In just a minute, I'm gonna see if you'd be willing to stand up. Right, here's the deal. We're not gonna ask you any follow up questions.
We're not gonna be like, pass the mic and be like, ooh, what's going on with you? You're just gonna get to stand up and be like, that's me. I'm in a season like that.
And then what I'm gonna ask is maybe one or two people, this would be a great moment if you consider yourself a leader in our church, just ask you to go over and just pray over that person.
Again, you don't know what the trial is, you don't know what's going on. I'm just gonna ask you to pray for somebody and then I'm gonna pray for us and we're all gonna come and take communion together. I don't know what God's gonna do.
Some of you may really feel this blessing of standing and saying, this is what I need. And I'm gonna be prayed over by somebody in my community.
And if the moment passes and none of us lean into it, at least we have a picture of the project ahead of us. At least we have a picture of the work ahead of us. Because Gospel Community is formed in the grid of life.
So again, no pressure. But if you're going through a season of trial right now, if you're in a season where you know God's producing endurance, I just want to invite you to stand.
And after you've had the chance to do that, we're just gonna ask some leaders around you to just come and pray over you. If it feels like this isn't the moment for you, why don't you just bow your head with me?
It's weird, because you gotta open your eyes enough to see the people that are standing, so you can cheat.

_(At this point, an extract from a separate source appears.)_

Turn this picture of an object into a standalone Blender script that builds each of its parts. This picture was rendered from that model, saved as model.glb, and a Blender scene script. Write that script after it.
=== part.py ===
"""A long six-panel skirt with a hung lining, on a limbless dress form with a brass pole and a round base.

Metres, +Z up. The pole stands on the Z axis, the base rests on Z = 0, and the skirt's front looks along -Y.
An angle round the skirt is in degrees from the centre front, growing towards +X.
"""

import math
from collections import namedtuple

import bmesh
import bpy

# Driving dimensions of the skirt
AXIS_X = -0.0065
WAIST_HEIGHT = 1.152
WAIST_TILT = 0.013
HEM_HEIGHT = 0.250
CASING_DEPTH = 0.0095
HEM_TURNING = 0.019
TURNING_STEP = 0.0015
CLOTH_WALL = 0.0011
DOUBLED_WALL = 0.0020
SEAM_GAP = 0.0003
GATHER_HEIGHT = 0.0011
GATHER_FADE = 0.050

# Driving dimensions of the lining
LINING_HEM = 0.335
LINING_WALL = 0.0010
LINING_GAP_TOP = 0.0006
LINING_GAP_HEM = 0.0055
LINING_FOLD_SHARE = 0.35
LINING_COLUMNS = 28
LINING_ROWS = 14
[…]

But I just want to invite some leaders to move towards the people who are standing right now.
It's not that God doesn't hear your prayer from a distance. It's that our brothers and sisters who are struggling, who are in a time of trial, need to feel the love of your hand resting on their shoulder.
They need to feel that sense of somebody coming alongside them. And just in the name of Jesus, saying, You're not alone. We see you and you matter. God sees you and you matter to Him. So with those of you that have come over to pray, I'm going to give you a minute to do that. The rest of us, you can pray from your seats.